■ **Dataset content**:
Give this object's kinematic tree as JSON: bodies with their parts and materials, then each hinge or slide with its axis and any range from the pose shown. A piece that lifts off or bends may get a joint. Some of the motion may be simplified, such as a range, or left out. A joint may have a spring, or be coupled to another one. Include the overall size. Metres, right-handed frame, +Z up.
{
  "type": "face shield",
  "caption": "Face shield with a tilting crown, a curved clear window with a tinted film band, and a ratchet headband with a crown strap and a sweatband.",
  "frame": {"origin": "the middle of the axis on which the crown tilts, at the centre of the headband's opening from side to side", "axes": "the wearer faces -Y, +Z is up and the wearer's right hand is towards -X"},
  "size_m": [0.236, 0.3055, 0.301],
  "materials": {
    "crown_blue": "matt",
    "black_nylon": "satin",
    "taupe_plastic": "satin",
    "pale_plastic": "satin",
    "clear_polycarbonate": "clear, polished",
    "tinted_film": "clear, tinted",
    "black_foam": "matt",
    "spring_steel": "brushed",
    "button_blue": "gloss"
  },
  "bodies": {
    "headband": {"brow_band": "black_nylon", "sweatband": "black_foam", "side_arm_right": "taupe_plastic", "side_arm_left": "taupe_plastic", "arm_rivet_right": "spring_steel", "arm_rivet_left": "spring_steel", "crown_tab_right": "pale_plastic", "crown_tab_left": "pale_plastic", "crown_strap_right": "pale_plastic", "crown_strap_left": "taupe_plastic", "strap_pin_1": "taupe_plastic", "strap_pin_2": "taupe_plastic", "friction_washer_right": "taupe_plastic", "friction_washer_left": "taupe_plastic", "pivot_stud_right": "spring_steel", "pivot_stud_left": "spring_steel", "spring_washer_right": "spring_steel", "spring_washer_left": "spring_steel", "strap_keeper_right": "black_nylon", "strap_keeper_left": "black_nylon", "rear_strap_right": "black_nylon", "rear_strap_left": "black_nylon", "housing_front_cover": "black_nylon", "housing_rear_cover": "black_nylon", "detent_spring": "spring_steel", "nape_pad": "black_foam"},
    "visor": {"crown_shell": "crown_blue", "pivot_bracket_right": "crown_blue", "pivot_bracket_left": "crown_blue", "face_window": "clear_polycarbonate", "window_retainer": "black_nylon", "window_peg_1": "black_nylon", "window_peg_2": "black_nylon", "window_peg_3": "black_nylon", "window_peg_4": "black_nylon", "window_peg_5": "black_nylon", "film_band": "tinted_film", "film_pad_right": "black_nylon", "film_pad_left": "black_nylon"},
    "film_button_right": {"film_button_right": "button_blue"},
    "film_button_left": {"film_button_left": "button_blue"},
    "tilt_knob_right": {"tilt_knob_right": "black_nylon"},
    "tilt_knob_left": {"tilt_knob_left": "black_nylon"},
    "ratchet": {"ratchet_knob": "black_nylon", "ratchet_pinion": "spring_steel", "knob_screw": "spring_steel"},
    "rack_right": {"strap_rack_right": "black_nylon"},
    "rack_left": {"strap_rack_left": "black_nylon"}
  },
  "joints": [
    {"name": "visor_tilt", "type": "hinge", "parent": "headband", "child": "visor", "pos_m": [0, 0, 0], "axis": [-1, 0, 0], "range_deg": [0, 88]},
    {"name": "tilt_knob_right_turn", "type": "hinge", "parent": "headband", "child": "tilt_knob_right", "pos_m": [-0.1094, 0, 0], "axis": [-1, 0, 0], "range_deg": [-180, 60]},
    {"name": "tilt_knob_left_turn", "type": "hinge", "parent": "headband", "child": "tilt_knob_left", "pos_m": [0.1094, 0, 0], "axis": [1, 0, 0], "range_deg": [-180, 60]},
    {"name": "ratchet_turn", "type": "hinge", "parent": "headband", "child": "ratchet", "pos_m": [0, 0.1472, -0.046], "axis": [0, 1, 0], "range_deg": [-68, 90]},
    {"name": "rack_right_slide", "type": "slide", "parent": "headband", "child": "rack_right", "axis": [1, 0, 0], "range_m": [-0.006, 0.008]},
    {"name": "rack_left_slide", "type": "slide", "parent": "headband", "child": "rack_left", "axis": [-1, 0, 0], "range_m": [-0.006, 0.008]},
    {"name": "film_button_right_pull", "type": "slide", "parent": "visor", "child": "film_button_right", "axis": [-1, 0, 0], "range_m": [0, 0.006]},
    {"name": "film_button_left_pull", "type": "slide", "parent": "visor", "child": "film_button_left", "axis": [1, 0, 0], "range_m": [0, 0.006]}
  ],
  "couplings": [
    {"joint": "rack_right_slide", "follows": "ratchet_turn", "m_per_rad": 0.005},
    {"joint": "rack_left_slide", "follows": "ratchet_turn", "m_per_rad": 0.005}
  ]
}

■ **Goal of the exercise**:
Type out the full listing again, exactly as given.

■ **Task solution**:
Give this object's kinematic tree as JSON: bodies with their parts and materials, then each hinge or slide with its axis and any range from the pose shown. A piece that lifts off or bends may get a joint. Some of the motion may be simplified, such as a range, or left out. A joint may have a spring, or be coupled to another one. Include the overall size. Metres, right-handed frame, +Z up.
{
  "type": "face shield",
  "caption": "Face shield with a tilting crown, a curved clear window with a tinted film band, and a ratchet headband with a crown strap and a sweatband.",
  "frame": {"origin": "the middle of the axis on which the crown tilts, at the centre of the headband's opening from side to side", "axes": "the wearer faces -Y, +Z is up and the wearer's right hand is towards -X"},
  "size_m": [0.236, 0.3055, 0.301],
  "materials": {
    "crown_blue": "matt",
    "black_nylon": "satin",
    "taupe_plastic": "satin",
    "pale_plastic": "satin",
    "clear_polycarbonate": "clear, polished",
    "tinted_film": "clear, tinted",
    "black_foam": "matt",
    "spring_steel": "brushed",
    "button_blue": "gloss"
  },
  "bodies": {
    "headband": {"brow_band": "black_nylon", "sweatband": "black_foam", "side_arm_right": "taupe_plastic", "side_arm_left": "taupe_plastic", "arm_rivet_right": "spring_steel", "arm_rivet_left": "spring_steel", "crown_tab_right": "pale_plastic", "crown_tab_left": "pale_plastic", "crown_strap_right": "pale_plastic", "crown_strap_left": "taupe_plastic", "strap_pin_1": "taupe_plastic", "strap_pin_2": "taupe_plastic", "friction_washer_right": "taupe_plastic", "friction_washer_left": "taupe_plastic", "pivot_stud_right": "spring_steel", "pivot_stud_left": "spring_steel", "spring_washer_right": "spring_steel", "spring_washer_left": "spring_steel", "strap_keeper_right": "black_nylon", "strap_keeper_left": "black_nylon", "rear_strap_right": "black_nylon", "rear_strap_left": "black_nylon", "housing_front_cover": "black_nylon", "housing_rear_cover": "black_nylon", "detent_spring": "spring_steel", "nape_pad": "black_foam"},
    "visor": {"crown_shell": "crown_blue", "pivot_bracket_right": "crown_blue", "pivot_bracket_left": "crown_blue", "face_window": "clear_polycarbonate", "window_retainer": "black_nylon", "window_peg_1": "black_nylon", "window_peg_2": "black_nylon", "window_peg_3": "black_nylon", "window_peg_4": "black_nylon", "window_peg_5": "black_nylon", "film_band": "tinted_film", "film_pad_right": "black_nylon", "film_pad_left": "black_nylon"},
    "film_button_right": {"film_button_right": "button_blue"},
    "film_button_left": {"film_button_left": "button_blue"},
    "tilt_knob_right": {"tilt_knob_right": "black_nylon"},
    "tilt_knob_left": {"tilt_knob_left": "black_nylon"},
    "ratchet": {"ratchet_knob": "black_nylon", "ratchet_pinion": "spring_steel", "knob_screw": "spring_steel"},
    "rack_right": {"strap_rack_right": "black_nylon"},
    "rack_left": {"strap_rack_left": "black_nylon"}
  },
  "joints": [
    {"name": "visor_tilt", "type": "hinge", "parent": "headband", "child": "visor", "pos_m": [0, 0, 0], "axis": [-1, 0, 0], "range_deg": [0, 88]},
    {"name": "tilt_knob_right_turn", "type": "hinge", "parent": "headband", "child": "tilt_knob_right", "pos_m": [-0.1094, 0, 0], "axis": [-1, 0, 0], "range_deg": [-180, 60]},
    {"name": "tilt_knob_left_turn", "type": "hinge", "parent": "headband", "child": "tilt_knob_left", "pos_m": [0.1094, 0, 0], "axis": [1, 0, 0], "range_deg": [-180, 60]},
    {"name": "ratchet_turn", "type": "hinge", "parent": "headband", "child": "ratchet", "pos_m": [0, 0.1472, -0.046], "axis": [0, 1, 0], "range_deg": [-68, 90]},
    {"name": "rack_right_slide", "type": "slide", "parent": "headband", "child": "rack_right", "axis": [1, 0, 0], "range_m": [-0.006, 0.008]},
    {"name": "rack_left_slide", "type": "slide", "parent": "headband", "child": "rack_left", "axis": [-1, 0, 0], "range_m": [-0.006, 0.008]},
    {"name": "film_button_right_pull", "type": "slide", "parent": "visor", "child": "film_button_right", "axis": [-1, 0, 0], "range_m": [0, 0.006]},
    {"name": "film_button_left_pull", "type": "slide", "parent": "visor", "child": "film_button_left", "axis": [1, 0, 0], "range_m": [0, 0.006]}
  ],
  "couplings": [
    {"joint": "rack_right_slide", "follows": "ratchet_turn", "m_per_rad": 0.005},
    {"joint": "rack_left_slide", "follows": "ratchet_turn", "m_per_rad": 0.005}
  ]
}